Inzwischen hat er wieder eine Wohnung. Aber auch da war der Anfang schwierig. „Zu Beginn hatte ich nichts als eine Isomatte auf dem Boden“, sagt Huber. Er habe zwar vom Amt 1000 Euro Starthilfe für die Einrichtung bekommen. „Aber davon habe ich einen Teil der Schulden und Unterhaltspflichten bezahlt“, sagt er. „Ich wollte ja nicht noch in den Knast kommen, weil ich bei den Zahlungen säumig bin.“ Heute schläft er wieder in einem Bett, aber jede Anschaffung für die Wohnung ist ein Kraftakt. Eine eigene Waschmaschine hat er nicht. Er wäscht seine Wäsche im Volksverein. „Etwa 25 Prozent unserer Leute haben keine Waschmaschine und waschen in der Badewanne“, sagt Merbecks. Eine finanzielle Zuwendung des Bistums hat der Volksverein deshalb für den Kauf einer Industriemaschine verwendet.

Seit Anfang April gibt es ein weiteres Angebot, das Thomas Huber Hoffnung macht: Im Aufenthaltsraum des Volksvereins steht ein Kühlschrank für das Food-sharing, das Teilen von Lebensmitteln. Zur Tafel kann er nicht gehen, die hat zur Zeit Aufnahmestopp.

Info

In den Gottesdiensten zum 7. Mai wird Geld für Menschen gesammelt, die arbeitslos sind. (c) Garnet Manecke
In den Gottesdiensten zum 7. Mai wird Geld für Menschen gesammelt, die arbeitslos sind.

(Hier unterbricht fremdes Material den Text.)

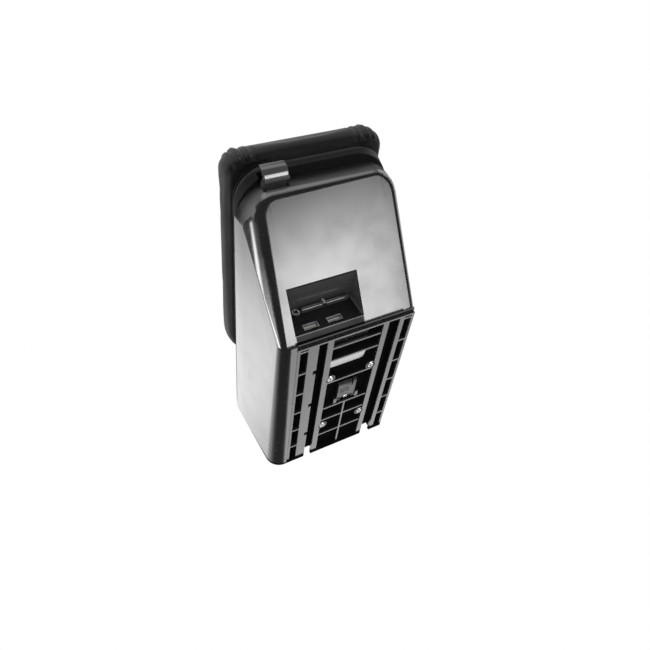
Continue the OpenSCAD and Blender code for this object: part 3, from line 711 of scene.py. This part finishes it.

Solidaritätskollekte. Sie findet jedes Jahr im ganzen Bistum statt. Hauptsammeltag für Spenden ist in diesem Jahr Sonntag, 7. Mai. 2023 ist das Motto „Anker sein – damit jeder Mensch von seiner Arbeit leben kann“. Neben den Kollekten in den Gottesdiensten in allen Gemeinden des Bistums Aachen können die Initiativen, Vereine und Projekte das ganze Jahr über mit einer Spende an den Solidaritätsfonds des Bistums unterstützt werden.
Verwendung. „Beratungsstellen, Treffpunkte oder Beschäftigungsinitiativen können zu Ankerpunkten für Menschen werden, die in schwierige Lebenslagen geraten sind. In unsicheren Zeiten bieten sie einen sicheren Hafen, in dem man ankern kann, um dann gestärkt wieder aufbrechen zu können in das (Arbeits-)Leben mit all seinen Herausforderungen“, heißt es dazu auf der Seite des Bistums. Mit den Geldern werden Qualifizierungs- und Arbeitsmaßnahmen sowie Beratung und kulturelle Angebote unterstützt.
Informationen sind unter www.bistum-aachen.de abrufbar.